Tier design requires running unit economics before committing. A 15% Tier 3 discount drops gross margin from 40% to 25% on Tier 3 orders. For the math to work, Tier 3 orders need to be 3 to 5x the unit volume of Tier 1 orders. If the volume lift is only 1.5x, the Tier 3 discount destroys margin instead of expanding it. Most wholesalers get this right intuitively. Some over-discount trying to win large accounts and later find the top 10 customers generate less absolute gross profit than the middle 50.

Wholesale, MAP, and MSRP: The Three Prices That Matter

Three price points govern the wholesale-to-retail pricing structure:

For a product with MSRP of $40, wholesale typically lands between $16 and $24, MAP sits at $30 to $34, and MSRP is the list $40. The gap between wholesale and MAP is what retailers earn as gross margin. If wholesale is $20 and MAP is $34, retailers have $14 of margin to cover their operating costs and profit.

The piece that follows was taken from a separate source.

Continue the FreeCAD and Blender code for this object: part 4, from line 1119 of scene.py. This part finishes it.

MAP protection is where wholesale distributors add value beyond pass-through distribution. A disciplined MAP policy keeps retailers profitable enough to keep carrying the product. Without MAP, rate-cutting on online marketplaces races the price to the floor, retailers lose margin, and the product eventually gets dropped by physical stores because the online discount makes stocking it unprofitable. The MAP policy enforcement mechanics live in the compliance function alongside license management.

Cost-Plus vs Value-Based Pricing

Cost-plus pricing applies a fixed markup percentage over landed cost. Every SKU gets the same markup regardless of demand, competitive intensity, or supply constraints. Operationally simple. Fits well in ERP systems. Leaves money on the table for high-demand SKUs and overprices low-demand ones.

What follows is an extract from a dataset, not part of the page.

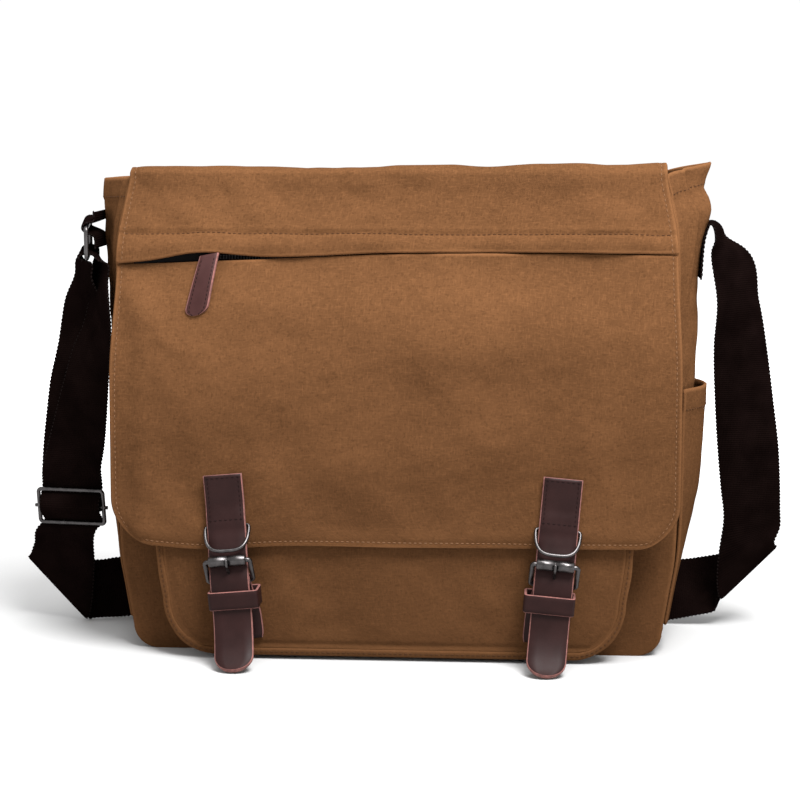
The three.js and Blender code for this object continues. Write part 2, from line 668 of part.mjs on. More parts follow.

Value-based pricing sets price based on the buyer's perceived value and competitive alternatives. High-demand SKUs with no substitutes get higher markup. Commodity SKUs with intense competition get lower markup. Operationally harder because it requires per-SKU pricing intelligence. Produces better blended margin if executed well.

Most wholesale distributors use a hybrid model. Cost-plus for 80% of SKUs where demand is steady and competition is commoditized. Value-based for the 20% of SKUs where demand outstrips supply, the product is exclusive to this distributor, or the SKU is a new launch with no competitive anchor. The hybrid captures most of value-based's upside without the operational complexity of pricing every SKU individually.

Protecting Price Over Time: Contract Terms and Pricing Erosion

Wholesale pricing erodes through four common mechanisms. Off-list discounts creep up as sales reps use them as a close-win tactic, and the discounts never reverse once granted. Rebates and co-op marketing allowances reduce effective price without changing the list price, which hides erosion in the books. Annual customer reviews that include "we need a better price to stay competitive" almost always end in lower pricing if the seller doesn't hold discipline. And promotional pricing becomes the de facto baseline when buyers time their purchases around promotions.

Protecting price requires explicit contract terms. Annual price review clauses with indexed escalators (tied to CPI or category inflation) make price increases automatic rather than negotiated. MOQ requirements attached to tier discounts prevent tier creep (a customer at Tier 2 pricing who consistently orders Tier 1 quantities). Written MAP policies with escalating enforcement for violations protect advertised pricing. And expiration dates on promotional pricing prevent the promotional rate from becoming the permanent rate.

The commercial discipline behind these terms matters more than the terms themselves. A wholesaler that sets strict terms but routinely waives them for large customers trains the market that the terms are negotiable. A wholesaler that enforces terms consistently even with top accounts builds a stable pricing structure that grows margin over time. Broader context on wholesale distribution economics is documented on Wikipedia's Wholesale page.

Frequently Asked Questions

What is the typical wholesale markup percentage?

Wholesale markup typically runs 30 to 50% over landed cost. Low-margin high-volume categories (grocery, CPG) run 15 to 25%. Specialty categories and private-label lines run 50 to 100%. The specific markup depends on category velocity, competitive pressure, and how much value the wholesaler adds beyond pass-through distribution.

How do tiered wholesale pricing structures work?

Tiered pricing gives larger buyers better per-unit prices at volume breakpoints. A typical 3-tier structure: Tier 1 (1-4 cases) at standard price, Tier 2 (5-19 cases) at 7 to 10% lower, Tier 3 (20+ cases) at 14 to 18% lower. Tiers are per-order, not cumulative over the year, which keeps the pricing simple and encourages order consolidation.

What is the difference between MSRP, MAP, and wholesale price?

Wholesale price is what the distributor charges the retailer. MAP (Minimum Advertised Price) is the lowest price the retailer can publicly advertise. MSRP (Manufacturer's Suggested Retail Price) is the retail price the manufacturer recommends. Typical ratios: wholesale is 40 to 60% of MSRP, MAP is 75 to 85% of MSRP.

Cost-plus or value-based pricing for wholesale?

Cost-plus pricing applies a fixed markup percentage over landed cost. Simple to execute but leaves margin on the table for high-demand SKUs. Value-based pricing sets price based on the buyer's perceived value and competitive alternatives. Most wholesale distributors use cost-plus for commodity SKUs and value-based for exclusive or premium SKUs where demand supports higher margin.

How do volume discounts affect profit margins?

A 15% volume discount on Tier 3 drops gross margin from 40% to 25% on that tier, but orders are often 3 to 5x larger. The math usually works if order volume grows faster than margin shrinks. Run the unit economics before setting tier breakpoints: discount depth times expected volume uplift must beat baseline margin at Tier 1 pricing.